PROBLEM TO SOLVE:
Reproduce the data in its entirety, exactly as supplied.

━━━━━ SOURCE RECORDS ━━━━━

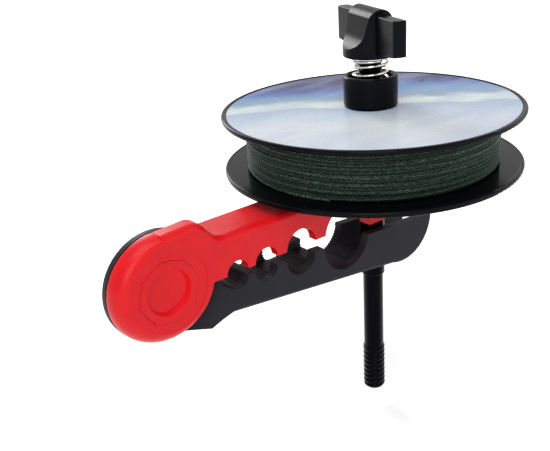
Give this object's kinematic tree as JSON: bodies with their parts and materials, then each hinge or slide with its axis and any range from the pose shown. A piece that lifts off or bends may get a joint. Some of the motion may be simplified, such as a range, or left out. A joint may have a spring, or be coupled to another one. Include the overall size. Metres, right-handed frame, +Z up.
{
  "type": "line spool winder",
  "caption": "Clip-on line winder: two hinged toothed jaws carry a spindle with a line spool held by a sprung cup and a wing knob.",
  "frame": {"origin": "on the spindle's axis, in the plane where the spool's lower flange rests", "axes": "+X along the jaws from the hinge to their free end, +Y along the hinge's axis, +Z up the spindle towards the wing knob"},
  "size_m": [0.1551, 0.1, 0.1426],
  "materials": {
    "jaw_red": "satin",
    "jaw_black": "matte",
    "spool_black": "gloss",
    "fitting_black": "satin",
    "spindle_black": "satin",
    "plated_steel": "satin",
    "spring_steel": "polished",
    "insert_brass": "satin",
    "washer_nylon": "matte",
    "washer_rubber": "matte",
    "label_print": "gloss",
    "braid_green": "matte"
  },
  "bodies": {
    "frame": {"upper_jaw": "jaw_red", "hub_cap": "jaw_red", "hinge_pin": "plated_steel", "hinge_nut": "plated_steel", "hinge_washer": "washer_nylon", "torsion_spring": "spring_steel", "spindle": "spindle_black", "spindle_sleeve": "spindle_black", "roll_pin": "plated_steel", "lower_seat": "fitting_black", "seat_washer": "washer_rubber"},
    "jaw": {"lower_jaw": "jaw_black", "hub_rear_cap": "jaw_black"},
    "spool": {"spool_lower_flange": "spool_black", "spool_upper_flange": "spool_black", "spool_label": "label_print", "line_core": "braid_green", "line_winding": "braid_green", "pressure_cup": "fitting_black"},
    "carriage": {"thrust_washer": "plated_steel", "drag_spring": "spring_steel"},
    "knob": {"wing_knob": "fitting_black", "knob_insert": "insert_brass"}
  },
  "joints": [
    {"name": "jaw_hinge", "type": "hinge", "parent": "frame", "child": "jaw", "pos_m": [-0.0885, 0, -0.013], "axis": [0, 1, 0], "range_deg": [-4, 50], "stiffness_Nm_per_rad": 0.15, "springref_deg": -20.05},
    {"name": "spool_spin", "type": "hinge", "parent": "frame", "child": "spool", "pos_m": [0, 0, 0], "axis": [0, 0, 1], "continuous": true},
    {"name": "knob_travel", "type": "slide", "parent": "frame", "child": "carriage", "axis": [0, 0, 1], "range_m": [-0.00194, 0.00194], "deforming": ["drag_spring"]},
    {"name": "knob_turn", "type": "hinge", "parent": "carriage", "child": "knob", "pos_m": [0, 0, 0.0364], "axis": [0, 0, 1], "range_deg": [-350, 350]}
  ],
  "couplings": [
    {"joint": "knob_turn", "follows": "knob_travel", "rad_per_m": 3141.6}
  ]
}
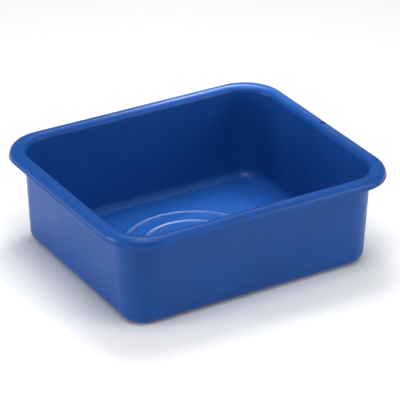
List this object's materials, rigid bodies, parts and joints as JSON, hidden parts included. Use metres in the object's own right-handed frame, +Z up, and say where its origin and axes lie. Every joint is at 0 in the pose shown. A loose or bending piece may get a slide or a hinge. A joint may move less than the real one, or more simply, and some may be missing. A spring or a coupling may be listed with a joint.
{
  "type": "mortar mixing tub",
  "caption": "Open rectangular plastic tub with rounded corners, drafted walls, a rolled rim with a hang hole, and raised rings on the floor, for mixing mortar by hand.",
  "frame": {"origin": "centre of the flat base, on the surface the tub stands on", "axes": "+Z up out of the open top, +X along the tub's length towards the end with the hang hole, +Y across its width"},
  "size_m": [0.61, 0.518, 0.201],
  "materials": {
    "blue_plastic": "satin moulded polyethylene"
  },
  "bodies": {
    "root": {"tub": "blue_plastic"}
  },
  "joints": []
}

━━━━━

PROBLEM SOLUTION:
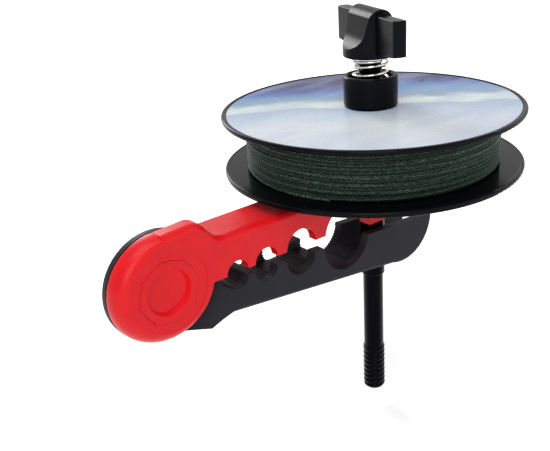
Give this object's kinematic tree as JSON: bodies with their parts and materials, then each hinge or slide with its axis and any range from the pose shown. A piece that lifts off or bends may get a joint. Some of the motion may be simplified, such as a range, or left out. A joint may have a spring, or be coupled to another one. Include the overall size. Metres, right-handed frame, +Z up.
{
  "type": "line spool winder",
  "caption": "Clip-on line winder: two hinged toothed jaws carry a spindle with a line spool held by a sprung cup and a wing knob.",
  "frame": {"origin": "on the spindle's axis, in the plane where the spool's lower flange rests", "axes": "+X along the jaws from the hinge to their free end, +Y along the hinge's axis, +Z up the spindle towards the wing knob"},
  "size_m": [0.1551, 0.1, 0.1426],
  "materials": {
    "jaw_red": "satin",
    "jaw_black": "matte",
    "spool_black": "gloss",
    "fitting_black": "satin",
    "spindle_black": "satin",
    "plated_steel": "satin",
    "spring_steel": "polished",
    "insert_brass": "satin",
    "washer_nylon": "matte",
    "washer_rubber": "matte",
    "label_print": "gloss",
    "braid_green": "matte"
  },
  "bodies": {
    "frame": {"upper_jaw": "jaw_red", "hub_cap": "jaw_red", "hinge_pin": "plated_steel", "hinge_nut": "plated_steel", "hinge_washer": "washer_nylon", "torsion_spring": "spring_steel", "spindle": "spindle_black", "spindle_sleeve": "spindle_black", "roll_pin": "plated_steel", "lower_seat": "fitting_black", "seat_washer": "washer_rubber"},
    "jaw": {"lower_jaw": "jaw_black", "hub_rear_cap": "jaw_black"},
    "spool": {"spool_lower_flange": "spool_black", "spool_upper_flange": "spool_black", "spool_label": "label_print", "line_core": "braid_green", "line_winding": "braid_green", "pressure_cup": "fitting_black"},
    "carriage": {"thrust_washer": "plated_steel", "drag_spring": "spring_steel"},
    "knob": {"wing_knob": "fitting_black", "knob_insert": "insert_brass"}
  },
  "joints": [
    {"name": "jaw_hinge", "type": "hinge", "parent": "frame", "child": "jaw", "pos_m": [-0.0885, 0, -0.013], "axis": [0, 1, 0], "range_deg": [-4, 50], "stiffness_Nm_per_rad": 0.15, "springref_deg": -20.05},
    {"name": "spool_spin", "type": "hinge", "parent": "frame", "child": "spool", "pos_m": [0, 0, 0], "axis": [0, 0, 1], "continuous": true},
    {"name": "knob_travel", "type": "slide", "parent": "frame", "child": "carriage", "axis": [0, 0, 1], "range_m": [-0.00194, 0.00194], "deforming": ["drag_spring"]},
    {"name": "knob_turn", "type": "hinge", "parent": "carriage", "child": "knob", "pos_m": [0, 0, 0.0364], "axis": [0, 0, 1], "range_deg": [-350, 350]}
  ],
  "couplings": [
    {"joint": "knob_turn", "follows": "knob_travel", "rad_per_m": 3141.6}
  ]
}
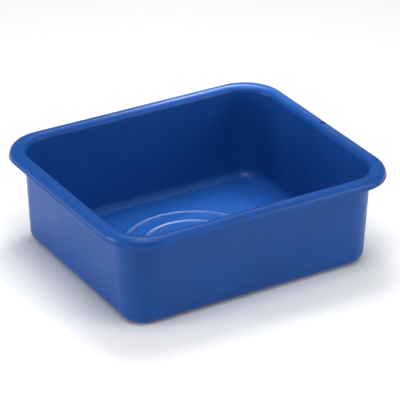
List this object's materials, rigid bodies, parts and joints as JSON, hidden parts included. Use metres in the object's own right-handed frame, +Z up, and say where its origin and axes lie. Every joint is at 0 in the pose shown. A loose or bending piece may get a slide or a hinge. A joint may move less than the real one, or more simply, and some may be missing. A spring or a coupling may be listed with a joint.
{
  "type": "mortar mixing tub",
  "caption": "Open rectangular plastic tub with rounded corners, drafted walls, a rolled rim with a hang hole, and raised rings on the floor, for mixing mortar by hand.",
  "frame": {"origin": "centre of the flat base, on the surface the tub stands on", "axes": "+Z up out of the open top, +X along the tub's length towards the end with the hang hole, +Y across its width"},
  "size_m": [0.61, 0.518, 0.201],
  "materials": {
    "blue_plastic": "satin moulded polyethylene"
  },
  "bodies": {
    "root": {"tub": "blue_plastic"}
  },
  "joints": []
}